┌──
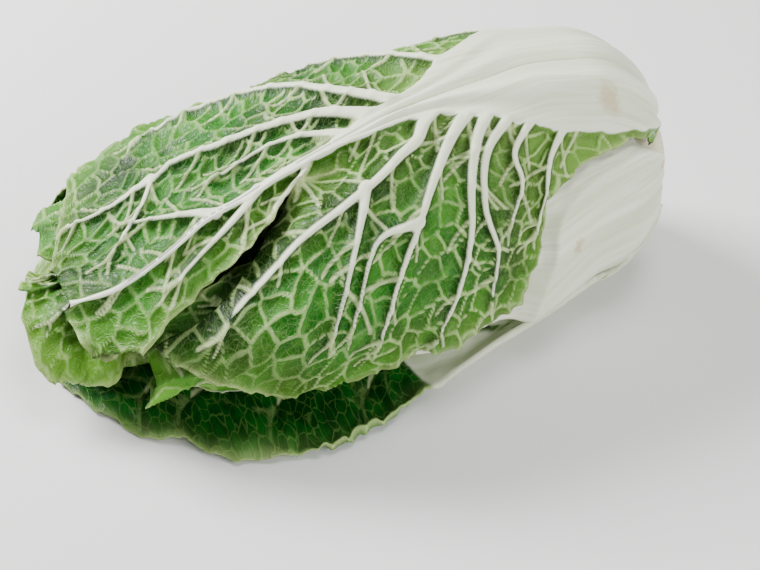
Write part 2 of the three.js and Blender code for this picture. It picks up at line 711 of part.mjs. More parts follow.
// The leaf inside those: only its margin shows, past the tip of the top leaf and in the slit.
const innerLeaf = {
  name: 'inner_leaf',
  phase: 5.1,
  ruffle: 3.6,
  pucker: 2.0,
  scallop: 2.2,
  join: -60,
  midWidth: 4,
  mid: [[178, 34], [100, 32], [0, 34], [-100, 32], [-180, 30]],
  stalk: [[178, 18, 5], [160, 26, 5.5], [125, 32, 6], [80, 28, 5.5], [30, 18, 4.5], [-20, 9, 3],
    [-46, 5, 1.4], [-60, 3, 1.4]],
  strips: [
    {
      side: -1,
      columns: 4,
      split: [2, 2, 3, 2, 3, 3, 3, 2],
      rows: [[110, null, 104, -20], [60, null, 46, -26], [10, null, -8, -30], [-60, null, -84, -34],
        [-90, null, -116, -34], [-120, null, -150, -34], [-150, null, -172, -22],
        [-170, null, -180, 0], [-180, null, -184, 18]],
    },
    {
      side: 1,
      columns: 4,
      split: [2, 2, 3, 2, 3, 3, 3, 2],
      rows: [[110, null, 104, 88], [60, null, 46, 92], [10, null, -8, 94], [-60, null, -84, 98],
        [-90, null, -116, 100], [-120, null, -150, 100], [-150, null, -173, 96],
        [-170, null, -184, 82], [-180, null, -186, 56]],
    },
  ],
  ribs: [
    { line: [[-60, 33], [-100, 14], [-140, -8]], width: 4, height: 1.3 },
    { line: [[-60, 34], [-96, 56], [-136, 76]], width: 4, height: 1.3 },
    { line: [[-120, 31], [-150, 14], [-170, 2]], width: 3, height: 1.1 },
    { line: [[-120, 32], [-150, 50], [-170, 62]], width: 3, height: 1.1 },
  ],
};

// The closed heart
// The tight inner leaves are one dense body; the edges of its wrapped leaves stand up as steps.
const HEART_FIRST = -178;
const HEART_LAST = 205;
const HEART_EDGE_TURN = 72;   // degrees from one wrapped leaf's edge to the next
const HEART_EDGE_STEP = 2.6;  // how far each of those edges stands up
function makeHeart() {
  const under = ceiling();
  const rows = 23;
  const columns = 25;
  const position = [];
  const faces = [];
  for (let i = 0; i <= rows; i += 1) {
    const s = HEART_FIRST + ((HEART_LAST - HEART_FIRST) * i) / rows;
    const close = Math.sqrt(1 - (1 - smooth(HEART_FIRST - 4, HEART_FIRST + 46, s)) ** 2);
    for (let j = 0; j < columns; j += 1) {
      const angle = (360 * j) / columns;
      const leafTurns = (angle + 0.55 * s) / HEART_EDGE_TURN;
      const step = HEART_EDGE_STEP * (leafTurns - Math.floor(leafTurns));
      const wave = 1.2 * Math.sin(s / 9 + j) * smooth(-40, -120, s);
      const base = Math.min(under(s, angle), headRadius(s, angle) - CLOSED_UNDER);
      position.push(...place(s, angle, (base - step - 1.2 - wave) * close));
    }
  }
  const quads = (a, b, c, d) => faces.push([a, b, c], [a, c, d]);
  for (let i = 0; i < rows; i += 1) {
    for (let j = 0; j < columns; j += 1) {
      const k = (j + 1) % columns;
      quads(i * columns + j, (i + 1) * columns + j, (i + 1) * columns + k, i * columns + k);
    }
  }
  // both ends close on a point of the axis
  const capX = place(HEART_LAST, 0, 0.9 * under(HEART_LAST, 0))[0];
  const tipPoint = position.length / 3;
  position.push(...place(HEART_FIRST, 0, 0), capX, 0, axisHeight(HEART_LAST));
  for (let j = 0; j < columns; j += 1) {
    const k = (j + 1) % columns;
    faces.push([k, tipPoint, j], [rows * columns + j, tipPoint + 1, rows * columns + k]);
  }
  const bore = alongAxis(new THREE.CylinderGeometry(STEM_RADIUS + 0.5, STEM_RADIUS + 0.5, 80,
    STEM_SIDES), STEM_FACE);
  return solidOf(position, faces).subtract(bore);
}

// The cut stem: a short plug among the stalk bases, its edge a little rounded
function makeStem() {
  const profile = [[0, 0], [STEM_RADIUS - 3, 0], [STEM_RADIUS, STEM_LENGTH - 2],
    [STEM_RADIUS - 1.6, STEM_LENGTH], [0, STEM_LENGTH]];
  const plug = new THREE.LatheGeometry(profile.map(([r, h]) => new THREE.Vector2(r, h)),
    STEM_SIDES);
  return alongAxis(plug.translate(0, -STEM_LENGTH, 0), STEM_FACE);
}

// a turned geometry, moved from the Y axis to the head's axis at station x
function alongAxis(geometry, x) {
  geometry.rotateZ(-Math.PI / 2).translate(x, 0, axisHeight(CAP_START));
  return solidOfGeometry(geometry);
}

// Assembly
const paint = (r, g, b, roughness) => new THREE.MeshStandardMaterial({
  color: new THREE.Color().setRGB(r, g, b, THREE.SRGBColorSpace),
  roughness,
});
const stalkWhite = paint(0.93, 0.94, 0.88, 0.45);
const greens = {
  top_leaf: paint(0.4, 0.58, 0.27, 0.5),
  side_leaf: paint(0.5, 0.64, 0.3, 0.5),
  bottom_leaf: paint(0.2, 0.38, 0.15, 0.55),
  inner_leaf: paint(0.42, 0.6, 0.24, 0.5),
  back_leaf: paint(0.42, 0.58, 0.28, 0.5),
  back_low_leaf: paint(0.36, 0.54, 0.25, 0.5),
};
const heartGreen = paint(0.62, 0.72, 0.4, 0.5);
const stemCream = paint(0.88, 0.86, 0.74, 0.7);

const pieces = [];
for (const leaf of [bottomLeaf, backLowLeaf, topLeaf, backLeaf, sideLeaf, innerLeaf]) {
  const { blade, ribs } = makeLeaf(leaf);
  pieces.push([`${leaf.name}_blade`, blade, greens[leaf.name]]);
  pieces.push([`${leaf.name}_ribs`, ribs, stalkWhite]);
}
pieces.push(['heart', makeHeart(), heartGreen]);
pieces.push(['stem', makeStem(), stemCream]);

const surface = solidOfGeometry(new THREE.BoxGeometry(600, 600, 40)
  .translate(0, 0, REST_CUT - 20));
const group = new THREE.Group();
group.name = 'napa_cabbage';
for (const [name, solid, material] of pieces) {
  const mesh = new THREE.Mesh(geometryOf(largest(solid.subtract(surface))), material);
  mesh.name = name;
  group.add(mesh);
}
const box = new THREE.Box3().setFromObject(group);
for (const mesh of group.children) {
  mesh.geometry.translate(-(box.min.x + box.max.x) / 2, -(box.min.y + box.max.y) / 2, -box.min.z);
}

export default group;
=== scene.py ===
"""The look of a head of napa cabbage lying on its side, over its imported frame.

Leaves are drawn as in the part's source, in millimetres on the head: a station s along it and
an angle round it, 0 degrees on top and growing towards -Y. They are finer here: one closed
sheet for each leaf, with its stalk, ribs, raised net, puckers and ruffles in the form itself.
"""
import math

import bpy
import numpy as np
from mathutils import Matrix, Vector


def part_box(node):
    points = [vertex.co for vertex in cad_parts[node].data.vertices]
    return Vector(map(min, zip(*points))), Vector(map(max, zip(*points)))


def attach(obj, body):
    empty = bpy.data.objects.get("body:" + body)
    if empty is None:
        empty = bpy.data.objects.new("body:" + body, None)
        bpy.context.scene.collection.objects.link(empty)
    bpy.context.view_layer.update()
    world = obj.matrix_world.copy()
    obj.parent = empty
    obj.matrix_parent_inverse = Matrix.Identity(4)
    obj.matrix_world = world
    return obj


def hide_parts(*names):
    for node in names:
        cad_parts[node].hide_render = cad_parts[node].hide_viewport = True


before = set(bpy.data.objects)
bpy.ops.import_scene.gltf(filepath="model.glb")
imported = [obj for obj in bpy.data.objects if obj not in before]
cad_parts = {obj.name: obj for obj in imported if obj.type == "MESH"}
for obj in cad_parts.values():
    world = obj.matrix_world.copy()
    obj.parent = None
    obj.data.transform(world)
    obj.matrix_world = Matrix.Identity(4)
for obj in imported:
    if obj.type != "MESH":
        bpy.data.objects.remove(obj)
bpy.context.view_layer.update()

MM = 0.001
RAD = math.pi / 180
CAP_START = 125.0
CAP_ARC = 60.0
ROUND_END = 150.0
RIB_ROOM = 2.2
LAYER_GAP = 1.1
STEM_RADIUS = 24.0
STEM_FACE = 178.0
STEM_LENGTH = 38.0
REST_CUT = 1.2
BLADE = 1.15
PRESSED_FROM = 92.0
PRESSED_BLADE = 0.8
CELL = 12.0
FAR_OFF = 9.0


def curve(points):
    """A smooth line through (x, y) points that makes no waves of its own."""
    p = np.array(sorted([float(a), float(b)] for a, b in points))
    x, y = p[:, 0], p[:, 1]
    step = np.diff(x)
    slope = np.diff(y) / step
    tangent = np.empty(len(x))
    tangent[0], tangent[-1] = slope[0], slope[-1]
    for i in range(1, len(x) - 1):
        a, b = slope[i - 1], slope[i]
        w1, w2 = 2 * step[i] + step[i - 1], step[i] + 2 * step[i - 1]
        tangent[i] = 0 if a * b <= 0 else (w1 + w2) / (w1 / a + w2 / b)

    def at(value):
        c = np.clip(value, x[0], x[-1])
        i = np.clip(np.searchsorted(x, c, side="right") - 1, 0, len(x) - 2)
        t = (c - x[i]) / step[i]
        u = 1 - t
        return (y[i] * (1 + 2 * t) * u * u + step[i] * tangent[i] * t * u * u
                + y[i + 1] * (3 - 2 * t) * t * t - step[i] * tangent[i + 1] * t * t * u)

    return at


def smooth(a, b, x):
    t = np.clip((x - a) / (b - a), 0, 1)
    return t * t * (3 - 2 * t)


# station, height of the axis, then the reach towards -Y, +Y, up and down
HEAD = [
    (200, 64, 56, 57, 53, 50),
    (190, 64, 57, 58, 57, 54),
    (165, 64, 60, 63, 66, 58),
    (125, 64, 65, 68, 75, 63),
    (70, 64, 84, 76, 78, 64),
    (15, 62, 104, 84, 73, 62),
    (-45, 57, 117, 96, 63, 57),
    (-100, 48, 112, 102, 51, 48),
    (-145, 38, 94, 92, 41, 38),
    (-184, 28, 68, 68, 28, 28),
]
axis_height, reach_near, reach_far, reach_top, reach_bottom = (
    curve([(row[0], row[k]) for row in HEAD]) for k in range(1, 6))


# the near side swells low down, over the stalks that lie on the surface
belly = curve([(-25, 0), (0, 6), (20, 12.5), (39, 12.5), (57, 10), (79, 7.5), (101, 5),
               (125, 0)])


def head_radius(s, angle):
    sine, cosine = np.sin(angle * RAD), np.cos(angle * RAD)
    across = np.where(sine >= 0, reach_near(s), reach_far(s))
    along = np.where(cosine >= 0, reach_top(s), reach_bottom(s))
    power = np.where(cosine >= 0, np.where(sine < 0, 2.3, 2.0), 3.2)
    plain = ((abs(sine) / across) ** power + (abs(cosine) / along) ** power) ** (-1 / power)
    swollen = plain + belly(s) * smooth(82, 110, angle) * smooth(165, 140, angle)
    table = axis_height(s) / np.maximum(-cosine, 0.01)
    return np.where(cosine < 0, np.minimum(swollen, np.maximum(plain, table)), swollen)


def bend(s):
    return np.maximum(0, (s - CAP_START) / CAP_ARC)


def place(s, angle, radius):
    """Millimetres on the head to a point of the head."""
    b = bend(s)
    level = radius * np.cos(b)
    return np.stack([np.minimum(s, CAP_START) + radius * np.sin(b),
                     -level * np.sin(angle * RAD),
                     axis_height(s) + level * np.cos(angle * RAD)], axis=-1)


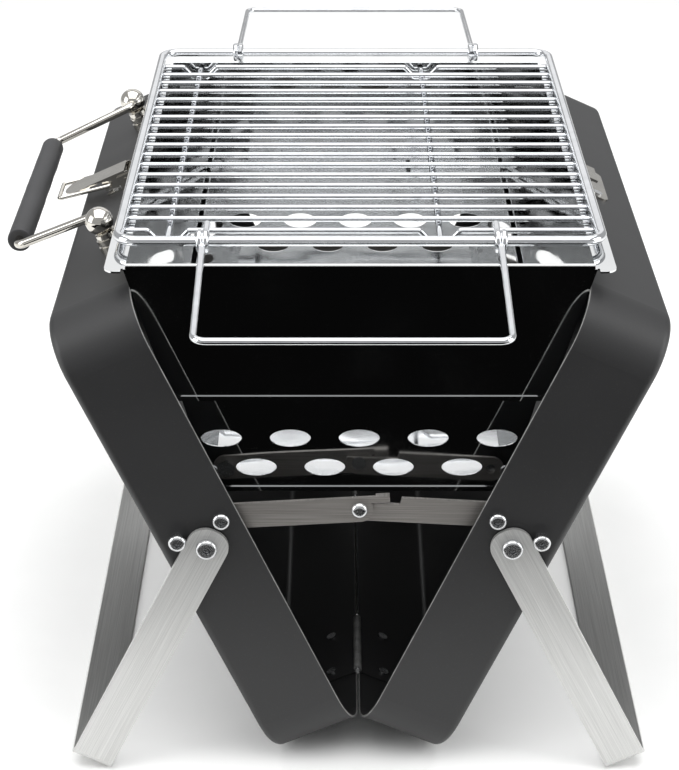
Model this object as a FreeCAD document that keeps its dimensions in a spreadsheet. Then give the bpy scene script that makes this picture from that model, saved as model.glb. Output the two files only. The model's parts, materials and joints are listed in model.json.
└──
*What you will do*: Give again only the lines from the one bearing "const surface = solidOfGeometry(new" through the one bearing "if empty is", exactly as they stand.

*Response to the task*:
const surface = solidOfGeometry(new THREE.BoxGeometry(600, 600, 40)
  .translate(0, 0, REST_CUT - 20));
const group = new THREE.Group();
group.name = 'napa_cabbage';
for (const [name, solid, material] of pieces) {
  const mesh = new THREE.Mesh(geometryOf(largest(solid.subtract(surface))), material);
  mesh.name = name;
  group.add(mesh);
}
const box = new THREE.Box3().setFromObject(group);
for (const mesh of group.children) {
  mesh.geometry.translate(-(box.min.x + box.max.x) / 2, -(box.min.y + box.max.y) / 2, -box.min.z);
}

export default group;
=== scene.py ===
"""The look of a head of napa cabbage lying on its side, over its imported frame.

Leaves are drawn as in the part's source, in millimetres on the head: a station s along it and
an angle round it, 0 degrees on top and growing towards -Y. They are finer here: one closed
sheet for each leaf, with its stalk, ribs, raised net, puckers and ruffles in the form itself.
"""
import math

import bpy
import numpy as np
from mathutils import Matrix, Vector


def part_box(node):
    points = [vertex.co for vertex in cad_parts[node].data.vertices]
    return Vector(map(min, zip(*points))), Vector(map(max, zip(*points)))


def attach(obj, body):
    empty = bpy.data.objects.get("body:" + body)
    if empty is None:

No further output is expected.